Categorical response phylogenetic model brms

I am experimenting with a phylogenetic regression using brms with a categorical response. For now I have no covariates, just the phylogeny.

A <- ape::vcv.phylo(phylo)


options(mc.cores = parallel::detectCores()) 

model <- brm(System ~ 1 + (1|gr(phylo, cov = A)), data = data,   data2 = list(A = A),
  family = categorical(),iter=6000,
  control=list(adapt_delta=0.99999, max_treedepth = 11))

I have two questions. First is it even appropriate to fit a model like this, or are there better practices that are recommended? Second, it is my understanding that the inter class correlation will give me something analogous to phylogenetic signal. If that’s true, would an appropriate way of estimating that given a categorical model family be something like this?

PPD_ranef <- posterior_predict(model, summary = F)
PPD_noraneff<- posterior_predict(model, re_formula = NA, summary = F)
var_ranef  <- apply(PPD_ranef , 1, var, na.rm=T)
var_noraneff <- apply(PPD_noraneff, 1, var, na.rm=T)
ICC<- var_noraneff / var_ranef  
quantile(ICC, probs = c(.025, .5, .975))
mean(ICC,na.rm=TRUE)

Any feedback is much appreciated!

2 Likes

This is interesting! For your first question, I think that your model makes sense. In a recent project I used some very similar models as “null” models, then ran loo to compare these with other models that had predictor variables. The idea was to see if phylogeny alone better explained the data than the predictors + phylogeny. I was using a gaussian family rather than categorical, but the idea should be the same.

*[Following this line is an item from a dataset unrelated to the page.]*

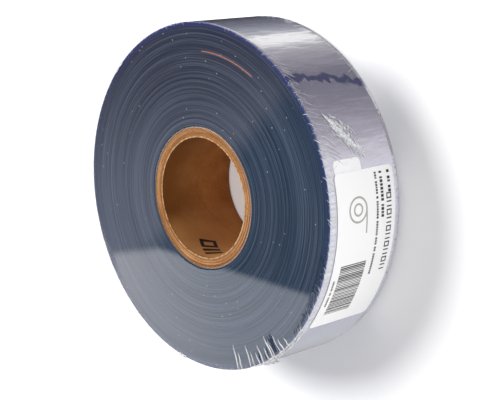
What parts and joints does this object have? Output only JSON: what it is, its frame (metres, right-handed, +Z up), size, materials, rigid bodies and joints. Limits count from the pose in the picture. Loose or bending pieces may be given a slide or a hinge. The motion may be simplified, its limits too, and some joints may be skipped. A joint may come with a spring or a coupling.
{
  "type": "acetate film roll",
  "caption": "Slit roll of clear acetate film wound on an open cardboard core, sealed in clear shrink wrap, with a paper shipping label on its side.",
  "frame": {"origin": "middle of the lower end of the wrapped roll, on the surface it stands on", "axes": "+Z up along the roll's axis, -Y towards the middle of the label's leading edge"},
  "size_m": [0.2204, 0.2204, 0.0613],
  "materials": {
    "core_board": "matte brown kraft board",
    "film": "gloss, dark blue at the slit edges",
    "wrap": "clear gloss film",
    "label_paper": "smooth white label stock",
    "ink": "printed dark ink",
    "stamp_ink": "black ink soaked into board"
  },
  "bodies": {
    "root": {"core": "core_board", "film_roll": "film", "shrink_wrap": "wrap", "under_label": "label_paper", "label": "label_paper", "label_print": "ink", "core_stamp": "stamp_ink"}
  },
  "joints": []
}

I have been wondering about your second question for a while. Normally phylogenetic signal is sd_phylo__Intercept^2 / (sd_phylo__Intercept^2 + sigma^2) but the categorical family doesn’t have a variance estimate. I think the best thing to do would be to simulate data with a known lambda value and then test this method. Phytools has tools to simulate categorical data I believe (fastBM and sim.history). But I’m not sure the phylogenetic signal / ICC is the difference between the variance of the phylo model and the non-phylo model? Alternatively, in this case maybe the sd_phylo__Intercept from your model can be directly interpreted as the phylogenetic signal.

2 Likes

@jonnations is right that variance for categorical model is meaningless (and thanks for looking into this question, it is appreciated!). To expand a bit: the responses are coded as integers, so R will happily compute the variance, but the number does not make sense, because by reordering the levels (which does not matter in the real world), you can get quite different variances:

var(c(1,1,1,1,1,2,2,3,3,3,3,3,3,3,3))
#[1] 0.8857143
var(c(1,1,1,1,1,3,3,2,2,2,2,2,2,2,2))
#[1] 0.4571429
> 

Some stuff that could make sense (but really, you need to think if it is appropriate for the scientific question you are asking):

Definitely - for some types of questions, interpreting the sd could be directly relevant (although interpretation of parameters of multinomial models is a bit tricky).

Additionally:

  • You can interpret categorical regression as a set of pairwise binary comparisons. I.e. you can compute the odds between each pair of categories. You can then compute ICC for each logistic regression either as you do, by computing the variance directly, or via the analytic formula outlined for example here: Calculating Intra-Cluster Correlation (ICC) for the Group-Level Effect in a Multinomial GLMM (the topic discuss problem similar to yours, but there actually isn’t a solution, but it starts with the binary case)
  • While variance is meaningless for a multinomial distribution, there are other quantities that are meaningful, most notably entropy. So you could compute how much entropy is accounted for by the phylogenetic signal. Once again, whether this number is relevant depends heavily on the question you are trying to answer, so it might be useful to share the scientific background of the model.

Also, comparing an intercept-only model to a model with phylogeny via loo might (and might not) be sensible for your question (this is a bit of a tough topic, where reasonable people don’t necessarily agree what is best, see Hypothesis testing, model selection, model comparison - some thoughts for my current best take).

Best of luck with your model!

1 Like